Unlike the decisions to omit thinkers like Schelling, Dilthey, Merleau-Ponty, Levinas, Gadamer, Ricoeur, or Deleuze, the omission of Habermas is not just a function of the impossibility of including every important continental philosophy. Rather, Habermas has to be excluded because, as McCumber readily admits, he just doesn't fit the grand narrative McCumber wants to tell insofar as Habermas does not "reject atemporal truths" (11). While Habermas shares this orientation with Kant and Husserl, unlike them, he can be omitted because he has not provoked a productive temporalizing response like those of his two transcendentalist predecessors. While someone more sympathetic to the Habermasian project might argue that some among the so-called "third generation" of critical theorists have in fact produced such temporalizing responses, my worry is a little different. It concerns the status of a central interpretative thesis of the history of continental thought that requires the omission of a figure like Habermas, and the setting aside of Kant and Husserl as productive critical foils rather than integral figures in that tradition.
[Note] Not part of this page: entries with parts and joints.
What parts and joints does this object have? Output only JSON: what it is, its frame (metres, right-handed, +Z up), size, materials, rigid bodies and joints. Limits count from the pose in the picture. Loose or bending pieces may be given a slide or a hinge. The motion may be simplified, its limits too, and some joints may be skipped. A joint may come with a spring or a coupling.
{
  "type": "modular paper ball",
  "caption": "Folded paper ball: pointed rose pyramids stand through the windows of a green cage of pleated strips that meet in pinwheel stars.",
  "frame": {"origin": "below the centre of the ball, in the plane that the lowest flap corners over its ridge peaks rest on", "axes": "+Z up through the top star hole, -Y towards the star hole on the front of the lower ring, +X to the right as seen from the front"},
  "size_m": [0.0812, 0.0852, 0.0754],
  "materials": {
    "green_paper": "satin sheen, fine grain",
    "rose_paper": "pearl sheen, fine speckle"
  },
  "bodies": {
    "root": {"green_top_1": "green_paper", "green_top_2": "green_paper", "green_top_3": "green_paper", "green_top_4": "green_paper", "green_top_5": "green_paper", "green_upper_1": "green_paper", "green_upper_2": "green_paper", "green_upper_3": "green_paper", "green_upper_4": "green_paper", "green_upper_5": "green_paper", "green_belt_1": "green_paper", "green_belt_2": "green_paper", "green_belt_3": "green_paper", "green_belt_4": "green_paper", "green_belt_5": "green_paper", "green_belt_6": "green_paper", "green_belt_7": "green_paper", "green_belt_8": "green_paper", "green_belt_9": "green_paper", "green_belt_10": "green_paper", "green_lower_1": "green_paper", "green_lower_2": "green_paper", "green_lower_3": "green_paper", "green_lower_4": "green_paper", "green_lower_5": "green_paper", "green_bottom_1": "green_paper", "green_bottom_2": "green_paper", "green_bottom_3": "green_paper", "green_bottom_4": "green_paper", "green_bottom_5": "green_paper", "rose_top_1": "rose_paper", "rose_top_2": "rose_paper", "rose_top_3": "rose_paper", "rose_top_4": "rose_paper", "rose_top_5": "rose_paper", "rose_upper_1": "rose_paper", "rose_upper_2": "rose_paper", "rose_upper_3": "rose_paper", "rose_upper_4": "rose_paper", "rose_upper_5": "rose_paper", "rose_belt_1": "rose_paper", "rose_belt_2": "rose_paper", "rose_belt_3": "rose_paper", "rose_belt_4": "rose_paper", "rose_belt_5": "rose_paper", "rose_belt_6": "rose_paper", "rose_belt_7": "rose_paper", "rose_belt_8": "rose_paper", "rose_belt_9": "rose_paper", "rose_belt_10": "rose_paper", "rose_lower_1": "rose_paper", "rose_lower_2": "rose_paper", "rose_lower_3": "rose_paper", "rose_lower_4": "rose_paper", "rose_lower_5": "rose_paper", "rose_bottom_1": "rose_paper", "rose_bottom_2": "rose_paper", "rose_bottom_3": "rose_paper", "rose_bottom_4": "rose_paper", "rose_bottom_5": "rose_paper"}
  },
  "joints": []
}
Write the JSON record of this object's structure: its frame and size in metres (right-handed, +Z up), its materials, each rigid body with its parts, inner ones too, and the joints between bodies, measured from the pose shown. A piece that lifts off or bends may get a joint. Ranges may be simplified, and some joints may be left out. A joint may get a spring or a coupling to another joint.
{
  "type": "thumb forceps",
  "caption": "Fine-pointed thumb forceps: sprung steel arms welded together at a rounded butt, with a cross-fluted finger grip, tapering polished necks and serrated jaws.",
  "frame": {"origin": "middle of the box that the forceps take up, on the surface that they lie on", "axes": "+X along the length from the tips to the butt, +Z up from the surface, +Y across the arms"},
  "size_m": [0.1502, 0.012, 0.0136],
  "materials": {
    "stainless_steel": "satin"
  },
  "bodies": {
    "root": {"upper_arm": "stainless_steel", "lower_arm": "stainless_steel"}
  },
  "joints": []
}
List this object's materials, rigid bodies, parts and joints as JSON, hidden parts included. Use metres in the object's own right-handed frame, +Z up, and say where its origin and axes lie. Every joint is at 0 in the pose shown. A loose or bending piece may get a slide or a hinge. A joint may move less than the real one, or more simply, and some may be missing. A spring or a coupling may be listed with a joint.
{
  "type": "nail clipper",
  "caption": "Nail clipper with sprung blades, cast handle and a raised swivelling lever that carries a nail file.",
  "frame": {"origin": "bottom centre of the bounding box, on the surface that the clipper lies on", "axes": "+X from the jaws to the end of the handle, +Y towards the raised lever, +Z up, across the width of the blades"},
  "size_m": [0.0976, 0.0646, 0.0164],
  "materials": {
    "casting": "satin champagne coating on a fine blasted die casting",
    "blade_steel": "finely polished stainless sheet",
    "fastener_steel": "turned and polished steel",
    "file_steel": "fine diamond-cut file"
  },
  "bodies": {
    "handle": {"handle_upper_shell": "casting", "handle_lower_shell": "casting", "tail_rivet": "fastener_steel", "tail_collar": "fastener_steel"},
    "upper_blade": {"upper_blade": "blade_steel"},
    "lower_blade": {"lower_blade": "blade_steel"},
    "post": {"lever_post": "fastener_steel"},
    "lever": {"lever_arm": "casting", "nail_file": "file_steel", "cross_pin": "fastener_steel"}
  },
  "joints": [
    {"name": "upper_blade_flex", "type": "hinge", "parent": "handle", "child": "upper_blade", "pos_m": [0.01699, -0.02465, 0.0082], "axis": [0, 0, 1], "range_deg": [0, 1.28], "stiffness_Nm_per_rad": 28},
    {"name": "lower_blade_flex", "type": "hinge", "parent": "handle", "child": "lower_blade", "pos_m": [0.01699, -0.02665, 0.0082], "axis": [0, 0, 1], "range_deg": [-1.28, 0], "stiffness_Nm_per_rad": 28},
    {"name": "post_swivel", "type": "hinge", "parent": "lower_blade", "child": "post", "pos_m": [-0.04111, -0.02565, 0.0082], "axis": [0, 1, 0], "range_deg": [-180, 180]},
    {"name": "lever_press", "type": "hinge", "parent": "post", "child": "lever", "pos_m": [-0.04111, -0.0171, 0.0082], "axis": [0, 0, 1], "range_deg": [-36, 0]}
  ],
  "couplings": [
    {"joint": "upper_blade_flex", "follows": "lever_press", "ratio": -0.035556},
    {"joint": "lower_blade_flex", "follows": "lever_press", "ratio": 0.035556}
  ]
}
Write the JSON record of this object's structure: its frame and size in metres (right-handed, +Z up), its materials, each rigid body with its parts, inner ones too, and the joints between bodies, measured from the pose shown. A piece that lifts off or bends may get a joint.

Would a history that tried to tell its story in terms of the different ways in which an interpreting human agent tried to understand her world face such problems of excluding central figures in the canon from its narrative? Or a story focused on various philosophies of difference? Or even a narrative which tries to reframe temporality in terms of approaches to history and historicity rather than as the antithesis of atemporality? Others will have to answer these questions, and perhaps tell these histories. But McCumber is certainly to be acknowledged and credited for offering us his history.



[1] Robert C. Tucker, ed., The Marx-Engels Reader (New York: Norton, 1978), 159.

[2] Jean-Paul Sartre, Being and Nothingness: An Essay on Phenomenological Ontology, trans. Hazel E. Barnes (New York: Philosophical Library, 1956), li.

[3] Ibid., 79.

[4] Ibid., 436.

[5] Michel Foucault, Discipline and Punish: The Birth of the Prison, trans. Alan Sheridan (New York: Pantheon Books, 1977), 30.